▶ _What you need to do_: In the entries below, count every line containing "joints". Return the number and nothing else.

▶ _Provided entries_:
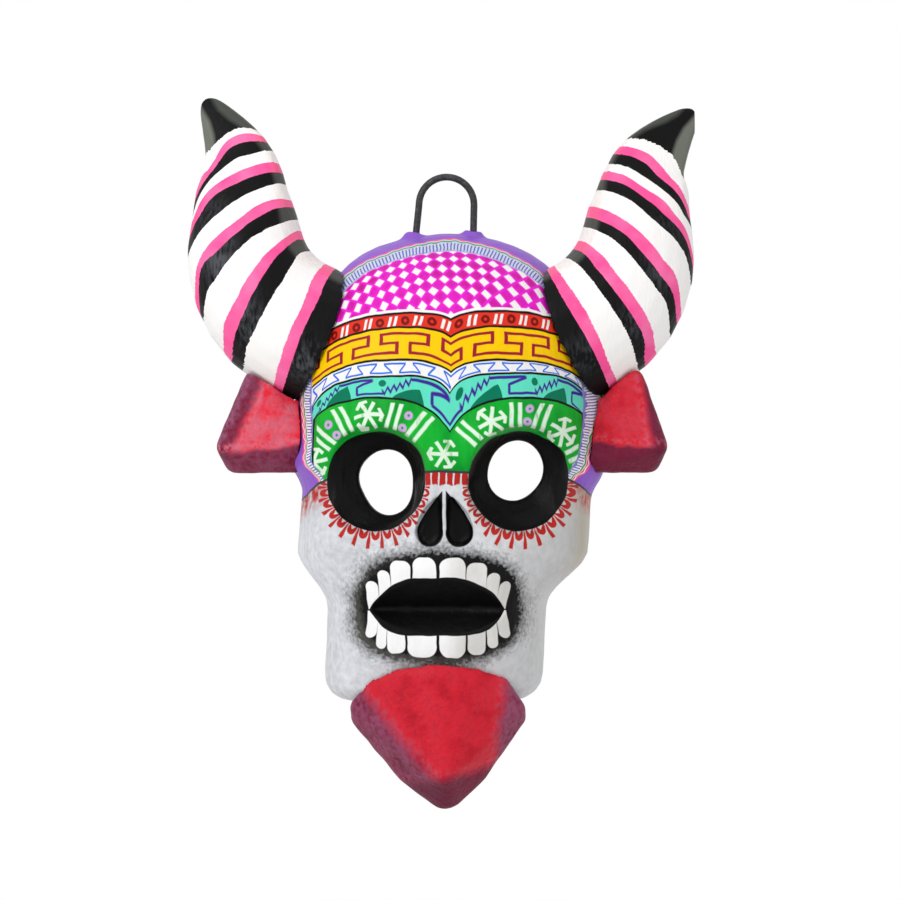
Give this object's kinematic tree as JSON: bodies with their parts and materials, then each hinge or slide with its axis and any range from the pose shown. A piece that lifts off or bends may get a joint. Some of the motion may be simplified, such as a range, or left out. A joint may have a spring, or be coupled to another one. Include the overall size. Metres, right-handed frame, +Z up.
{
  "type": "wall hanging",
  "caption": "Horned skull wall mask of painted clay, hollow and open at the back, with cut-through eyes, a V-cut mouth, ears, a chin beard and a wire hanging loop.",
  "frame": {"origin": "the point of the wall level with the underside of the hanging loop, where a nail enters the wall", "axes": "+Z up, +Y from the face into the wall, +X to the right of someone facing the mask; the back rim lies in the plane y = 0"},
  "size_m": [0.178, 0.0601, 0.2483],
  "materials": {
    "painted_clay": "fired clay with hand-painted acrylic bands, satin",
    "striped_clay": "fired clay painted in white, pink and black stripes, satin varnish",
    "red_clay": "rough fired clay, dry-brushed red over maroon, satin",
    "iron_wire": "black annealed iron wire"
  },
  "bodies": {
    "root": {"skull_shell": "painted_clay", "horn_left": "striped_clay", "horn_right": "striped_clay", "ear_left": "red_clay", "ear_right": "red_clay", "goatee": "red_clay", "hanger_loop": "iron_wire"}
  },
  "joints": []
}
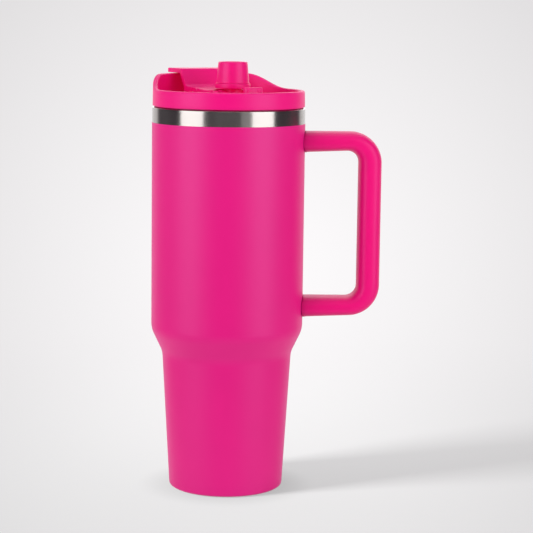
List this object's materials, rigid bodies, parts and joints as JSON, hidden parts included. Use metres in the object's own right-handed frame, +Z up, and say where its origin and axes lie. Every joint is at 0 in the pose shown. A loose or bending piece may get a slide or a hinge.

--

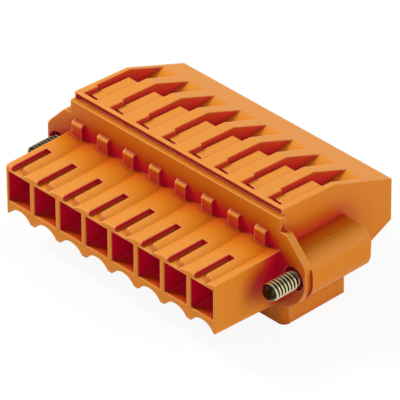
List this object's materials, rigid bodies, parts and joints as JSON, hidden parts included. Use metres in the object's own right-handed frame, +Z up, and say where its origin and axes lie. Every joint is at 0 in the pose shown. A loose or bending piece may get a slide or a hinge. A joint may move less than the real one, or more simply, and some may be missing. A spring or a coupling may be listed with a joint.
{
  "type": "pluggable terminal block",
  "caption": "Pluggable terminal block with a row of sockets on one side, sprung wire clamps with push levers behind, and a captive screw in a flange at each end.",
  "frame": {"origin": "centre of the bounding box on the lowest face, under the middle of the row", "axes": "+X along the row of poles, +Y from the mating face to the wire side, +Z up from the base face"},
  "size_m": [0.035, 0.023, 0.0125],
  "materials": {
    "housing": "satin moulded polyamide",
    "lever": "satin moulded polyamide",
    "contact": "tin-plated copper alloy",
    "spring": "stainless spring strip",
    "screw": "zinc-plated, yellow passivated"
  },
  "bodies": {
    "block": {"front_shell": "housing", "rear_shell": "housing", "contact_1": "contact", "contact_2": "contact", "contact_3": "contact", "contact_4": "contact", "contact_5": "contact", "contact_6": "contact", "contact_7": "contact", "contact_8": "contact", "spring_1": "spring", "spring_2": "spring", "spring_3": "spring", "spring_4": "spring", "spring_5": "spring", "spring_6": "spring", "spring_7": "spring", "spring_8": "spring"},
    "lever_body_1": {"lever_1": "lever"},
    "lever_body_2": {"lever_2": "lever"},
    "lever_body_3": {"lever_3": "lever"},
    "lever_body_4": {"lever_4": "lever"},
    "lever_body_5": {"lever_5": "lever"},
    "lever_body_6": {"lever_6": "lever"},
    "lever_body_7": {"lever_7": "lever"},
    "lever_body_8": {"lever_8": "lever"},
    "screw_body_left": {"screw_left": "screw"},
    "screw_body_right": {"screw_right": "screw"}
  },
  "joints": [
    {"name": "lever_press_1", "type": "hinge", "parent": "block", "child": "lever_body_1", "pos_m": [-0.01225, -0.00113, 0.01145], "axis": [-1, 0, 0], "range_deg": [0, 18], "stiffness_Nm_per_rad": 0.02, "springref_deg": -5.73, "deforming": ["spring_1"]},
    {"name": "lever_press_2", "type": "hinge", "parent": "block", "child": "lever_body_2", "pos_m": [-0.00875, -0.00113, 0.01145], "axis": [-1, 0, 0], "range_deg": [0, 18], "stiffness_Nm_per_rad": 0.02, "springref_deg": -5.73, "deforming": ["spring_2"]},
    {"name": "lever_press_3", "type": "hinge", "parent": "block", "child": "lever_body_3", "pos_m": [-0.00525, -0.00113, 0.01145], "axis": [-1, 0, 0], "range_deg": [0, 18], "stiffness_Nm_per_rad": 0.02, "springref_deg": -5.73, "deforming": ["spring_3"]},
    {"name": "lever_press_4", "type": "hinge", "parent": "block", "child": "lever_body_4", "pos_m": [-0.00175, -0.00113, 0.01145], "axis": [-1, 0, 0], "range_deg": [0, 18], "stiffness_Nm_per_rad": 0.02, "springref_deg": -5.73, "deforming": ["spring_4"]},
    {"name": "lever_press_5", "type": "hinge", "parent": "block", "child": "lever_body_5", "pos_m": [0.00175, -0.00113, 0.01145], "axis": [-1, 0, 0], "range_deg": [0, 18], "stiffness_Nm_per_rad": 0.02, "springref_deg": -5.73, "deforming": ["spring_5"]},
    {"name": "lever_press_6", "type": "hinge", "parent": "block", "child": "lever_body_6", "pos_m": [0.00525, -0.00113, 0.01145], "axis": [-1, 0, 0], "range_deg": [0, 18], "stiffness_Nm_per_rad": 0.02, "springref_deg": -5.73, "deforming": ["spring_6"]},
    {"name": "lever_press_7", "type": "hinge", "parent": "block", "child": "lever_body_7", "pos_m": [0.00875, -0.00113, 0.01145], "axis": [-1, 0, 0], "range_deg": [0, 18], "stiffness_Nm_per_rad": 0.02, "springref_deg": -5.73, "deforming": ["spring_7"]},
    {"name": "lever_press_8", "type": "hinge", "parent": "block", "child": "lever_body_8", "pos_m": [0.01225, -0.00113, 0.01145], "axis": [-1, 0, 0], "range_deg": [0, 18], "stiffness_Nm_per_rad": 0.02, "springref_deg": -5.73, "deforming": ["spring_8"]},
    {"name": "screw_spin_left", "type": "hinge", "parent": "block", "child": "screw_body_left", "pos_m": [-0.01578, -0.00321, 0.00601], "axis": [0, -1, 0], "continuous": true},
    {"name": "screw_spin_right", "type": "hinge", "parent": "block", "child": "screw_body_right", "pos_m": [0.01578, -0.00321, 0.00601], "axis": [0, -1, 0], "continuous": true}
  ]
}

▶ _Response to the exercise_: 4